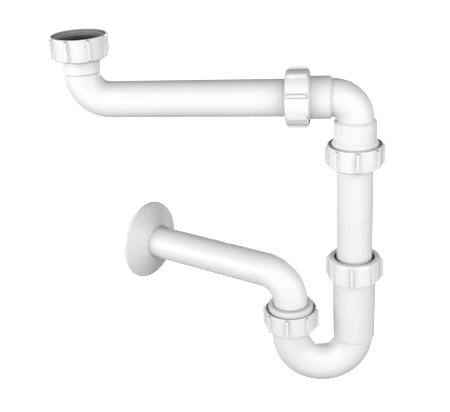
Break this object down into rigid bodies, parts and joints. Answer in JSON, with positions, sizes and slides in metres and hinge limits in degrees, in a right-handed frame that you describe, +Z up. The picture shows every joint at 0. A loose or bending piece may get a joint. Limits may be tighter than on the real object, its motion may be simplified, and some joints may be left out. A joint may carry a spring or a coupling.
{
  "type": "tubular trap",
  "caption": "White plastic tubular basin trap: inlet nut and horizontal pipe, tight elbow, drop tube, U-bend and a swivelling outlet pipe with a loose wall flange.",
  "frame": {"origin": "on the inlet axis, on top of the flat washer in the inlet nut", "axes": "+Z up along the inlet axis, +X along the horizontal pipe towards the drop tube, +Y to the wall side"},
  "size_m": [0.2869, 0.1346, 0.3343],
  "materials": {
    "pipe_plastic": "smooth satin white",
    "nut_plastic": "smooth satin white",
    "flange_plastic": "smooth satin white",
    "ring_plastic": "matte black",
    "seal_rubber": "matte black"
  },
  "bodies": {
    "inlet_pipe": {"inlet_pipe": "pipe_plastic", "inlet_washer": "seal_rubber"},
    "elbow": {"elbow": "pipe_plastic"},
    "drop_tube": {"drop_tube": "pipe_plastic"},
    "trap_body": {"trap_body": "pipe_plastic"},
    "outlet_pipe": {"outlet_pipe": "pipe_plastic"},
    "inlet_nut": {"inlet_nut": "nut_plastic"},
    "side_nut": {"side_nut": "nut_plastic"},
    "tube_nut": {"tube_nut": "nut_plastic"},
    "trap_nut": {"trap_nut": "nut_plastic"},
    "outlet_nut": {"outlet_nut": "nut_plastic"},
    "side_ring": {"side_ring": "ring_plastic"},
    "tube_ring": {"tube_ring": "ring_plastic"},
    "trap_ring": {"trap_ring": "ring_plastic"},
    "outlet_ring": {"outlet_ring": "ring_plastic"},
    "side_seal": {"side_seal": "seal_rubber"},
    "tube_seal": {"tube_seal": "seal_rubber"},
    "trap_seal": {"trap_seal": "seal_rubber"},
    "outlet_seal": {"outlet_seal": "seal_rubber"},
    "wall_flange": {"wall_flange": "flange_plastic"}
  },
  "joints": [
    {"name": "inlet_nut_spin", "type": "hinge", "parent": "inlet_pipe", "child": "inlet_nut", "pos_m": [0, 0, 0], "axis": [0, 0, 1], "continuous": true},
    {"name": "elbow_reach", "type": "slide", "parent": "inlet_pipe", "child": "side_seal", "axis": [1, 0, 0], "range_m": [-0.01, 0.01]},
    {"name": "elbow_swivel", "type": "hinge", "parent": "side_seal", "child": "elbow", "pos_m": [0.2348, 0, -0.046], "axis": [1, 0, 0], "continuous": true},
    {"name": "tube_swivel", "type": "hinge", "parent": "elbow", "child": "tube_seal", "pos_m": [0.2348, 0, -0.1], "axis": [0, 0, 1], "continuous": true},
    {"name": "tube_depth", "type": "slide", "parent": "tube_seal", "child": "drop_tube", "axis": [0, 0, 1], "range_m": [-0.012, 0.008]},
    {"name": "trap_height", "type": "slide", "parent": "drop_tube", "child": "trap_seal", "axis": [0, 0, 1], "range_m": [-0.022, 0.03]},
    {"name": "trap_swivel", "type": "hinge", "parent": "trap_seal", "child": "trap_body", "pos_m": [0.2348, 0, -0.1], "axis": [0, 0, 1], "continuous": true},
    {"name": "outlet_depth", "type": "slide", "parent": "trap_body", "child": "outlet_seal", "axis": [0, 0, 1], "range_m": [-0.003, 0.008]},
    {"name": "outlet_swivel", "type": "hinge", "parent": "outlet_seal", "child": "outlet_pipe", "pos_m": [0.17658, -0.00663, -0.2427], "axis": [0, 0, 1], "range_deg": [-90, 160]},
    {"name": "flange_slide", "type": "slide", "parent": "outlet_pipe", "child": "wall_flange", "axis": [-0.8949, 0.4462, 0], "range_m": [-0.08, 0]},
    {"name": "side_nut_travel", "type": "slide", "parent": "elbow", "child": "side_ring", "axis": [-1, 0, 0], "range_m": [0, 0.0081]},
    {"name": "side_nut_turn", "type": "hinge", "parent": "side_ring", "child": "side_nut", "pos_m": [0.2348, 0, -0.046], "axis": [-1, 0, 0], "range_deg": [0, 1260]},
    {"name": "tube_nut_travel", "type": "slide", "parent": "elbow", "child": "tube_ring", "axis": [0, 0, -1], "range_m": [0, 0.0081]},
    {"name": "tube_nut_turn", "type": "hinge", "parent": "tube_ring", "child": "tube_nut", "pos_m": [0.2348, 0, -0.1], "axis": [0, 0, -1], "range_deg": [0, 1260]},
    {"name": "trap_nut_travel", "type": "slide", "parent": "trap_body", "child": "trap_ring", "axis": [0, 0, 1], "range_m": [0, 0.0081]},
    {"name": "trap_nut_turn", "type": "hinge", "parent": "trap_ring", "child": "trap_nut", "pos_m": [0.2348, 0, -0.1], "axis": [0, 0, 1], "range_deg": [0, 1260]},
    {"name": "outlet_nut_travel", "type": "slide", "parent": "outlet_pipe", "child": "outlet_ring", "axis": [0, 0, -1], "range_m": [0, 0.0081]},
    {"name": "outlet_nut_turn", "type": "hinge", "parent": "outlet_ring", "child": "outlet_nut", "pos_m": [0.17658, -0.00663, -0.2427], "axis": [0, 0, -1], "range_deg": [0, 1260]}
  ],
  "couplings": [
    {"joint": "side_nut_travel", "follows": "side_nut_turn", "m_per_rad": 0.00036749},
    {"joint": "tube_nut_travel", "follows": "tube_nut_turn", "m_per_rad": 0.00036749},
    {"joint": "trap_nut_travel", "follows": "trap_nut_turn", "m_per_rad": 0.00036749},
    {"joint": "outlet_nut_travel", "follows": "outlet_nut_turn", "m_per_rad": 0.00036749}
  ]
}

- **Your goal**
Quote the listing in full, please, keeping every line exact.

- **Answer below**
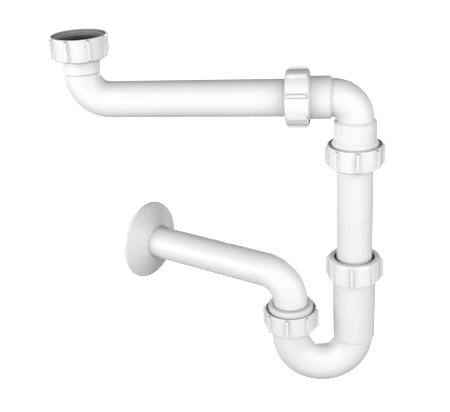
Break this object down into rigid bodies, parts and joints. Answer in JSON, with positions, sizes and slides in metres and hinge limits in degrees, in a right-handed frame that you describe, +Z up. The picture shows every joint at 0. A loose or bending piece may get a joint. Limits may be tighter than on the real object, its motion may be simplified, and some joints may be left out. A joint may carry a spring or a coupling.
{
  "type": "tubular trap",
  "caption": "White plastic tubular basin trap: inlet nut and horizontal pipe, tight elbow, drop tube, U-bend and a swivelling outlet pipe with a loose wall flange.",
  "frame": {"origin": "on the inlet axis, on top of the flat washer in the inlet nut", "axes": "+Z up along the inlet axis, +X along the horizontal pipe towards the drop tube, +Y to the wall side"},
  "size_m": [0.2869, 0.1346, 0.3343],
  "materials": {
    "pipe_plastic": "smooth satin white",
    "nut_plastic": "smooth satin white",
    "flange_plastic": "smooth satin white",
    "ring_plastic": "matte black",
    "seal_rubber": "matte black"
  },
  "bodies": {
    "inlet_pipe": {"inlet_pipe": "pipe_plastic", "inlet_washer": "seal_rubber"},
    "elbow": {"elbow": "pipe_plastic"},
    "drop_tube": {"drop_tube": "pipe_plastic"},
    "trap_body": {"trap_body": "pipe_plastic"},
    "outlet_pipe": {"outlet_pipe": "pipe_plastic"},
    "inlet_nut": {"inlet_nut": "nut_plastic"},
    "side_nut": {"side_nut": "nut_plastic"},
    "tube_nut": {"tube_nut": "nut_plastic"},
    "trap_nut": {"trap_nut": "nut_plastic"},
    "outlet_nut": {"outlet_nut": "nut_plastic"},
    "side_ring": {"side_ring": "ring_plastic"},
    "tube_ring": {"tube_ring": "ring_plastic"},
    "trap_ring": {"trap_ring": "ring_plastic"},
    "outlet_ring": {"outlet_ring": "ring_plastic"},
    "side_seal": {"side_seal": "seal_rubber"},
    "tube_seal": {"tube_seal": "seal_rubber"},
    "trap_seal": {"trap_seal": "seal_rubber"},
    "outlet_seal": {"outlet_seal": "seal_rubber"},
    "wall_flange": {"wall_flange": "flange_plastic"}
  },
  "joints": [
    {"name": "inlet_nut_spin", "type": "hinge", "parent": "inlet_pipe", "child": "inlet_nut", "pos_m": [0, 0, 0], "axis": [0, 0, 1], "continuous": true},
    {"name": "elbow_reach", "type": "slide", "parent": "inlet_pipe", "child": "side_seal", "axis": [1, 0, 0], "range_m": [-0.01, 0.01]},
    {"name": "elbow_swivel", "type": "hinge", "parent": "side_seal", "child": "elbow", "pos_m": [0.2348, 0, -0.046], "axis": [1, 0, 0], "continuous": true},
    {"name": "tube_swivel", "type": "hinge", "parent": "elbow", "child": "tube_seal", "pos_m": [0.2348, 0, -0.1], "axis": [0, 0, 1], "continuous": true},
    {"name": "tube_depth", "type": "slide", "parent": "tube_seal", "child": "drop_tube", "axis": [0, 0, 1], "range_m": [-0.012, 0.008]},
    {"name": "trap_height", "type": "slide", "parent": "drop_tube", "child": "trap_seal", "axis": [0, 0, 1], "range_m": [-0.022, 0.03]},
    {"name": "trap_swivel", "type": "hinge", "parent": "trap_seal", "child": "trap_body", "pos_m": [0.2348, 0, -0.1], "axis": [0, 0, 1], "continuous": true},
    {"name": "outlet_depth", "type": "slide", "parent": "trap_body", "child": "outlet_seal", "axis": [0, 0, 1], "range_m": [-0.003, 0.008]},
    {"name": "outlet_swivel", "type": "hinge", "parent": "outlet_seal", "child": "outlet_pipe", "pos_m": [0.17658, -0.00663, -0.2427], "axis": [0, 0, 1], "range_deg": [-90, 160]},
    {"name": "flange_slide", "type": "slide", "parent": "outlet_pipe", "child": "wall_flange", "axis": [-0.8949, 0.4462, 0], "range_m": [-0.08, 0]},
    {"name": "side_nut_travel", "type": "slide", "parent": "elbow", "child": "side_ring", "axis": [-1, 0, 0], "range_m": [0, 0.0081]},
    {"name": "side_nut_turn", "type": "hinge", "parent": "side_ring", "child": "side_nut", "pos_m": [0.2348, 0, -0.046], "axis": [-1, 0, 0], "range_deg": [0, 1260]},
    {"name": "tube_nut_travel", "type": "slide", "parent": "elbow", "child": "tube_ring", "axis": [0, 0, -1], "range_m": [0, 0.0081]},
    {"name": "tube_nut_turn", "type": "hinge", "parent": "tube_ring", "child": "tube_nut", "pos_m": [0.2348, 0, -0.1], "axis": [0, 0, -1], "range_deg": [0, 1260]},
    {"name": "trap_nut_travel", "type": "slide", "parent": "trap_body", "child": "trap_ring", "axis": [0, 0, 1], "range_m": [0, 0.0081]},
    {"name": "trap_nut_turn", "type": "hinge", "parent": "trap_ring", "child": "trap_nut", "pos_m": [0.2348, 0, -0.1], "axis": [0, 0, 1], "range_deg": [0, 1260]},
    {"name": "outlet_nut_travel", "type": "slide", "parent": "outlet_pipe", "child": "outlet_ring", "axis": [0, 0, -1], "range_m": [0, 0.0081]},
    {"name": "outlet_nut_turn", "type": "hinge", "parent": "outlet_ring", "child": "outlet_nut", "pos_m": [0.17658, -0.00663, -0.2427], "axis": [0, 0, -1], "range_deg": [0, 1260]}
  ],
  "couplings": [
    {"joint": "side_nut_travel", "follows": "side_nut_turn", "m_per_rad": 0.00036749},
    {"joint": "tube_nut_travel", "follows": "tube_nut_turn", "m_per_rad": 0.00036749},
    {"joint": "trap_nut_travel", "follows": "trap_nut_turn", "m_per_rad": 0.00036749},
    {"joint": "outlet_nut_travel", "follows": "outlet_nut_turn", "m_per_rad": 0.00036749}
  ]
}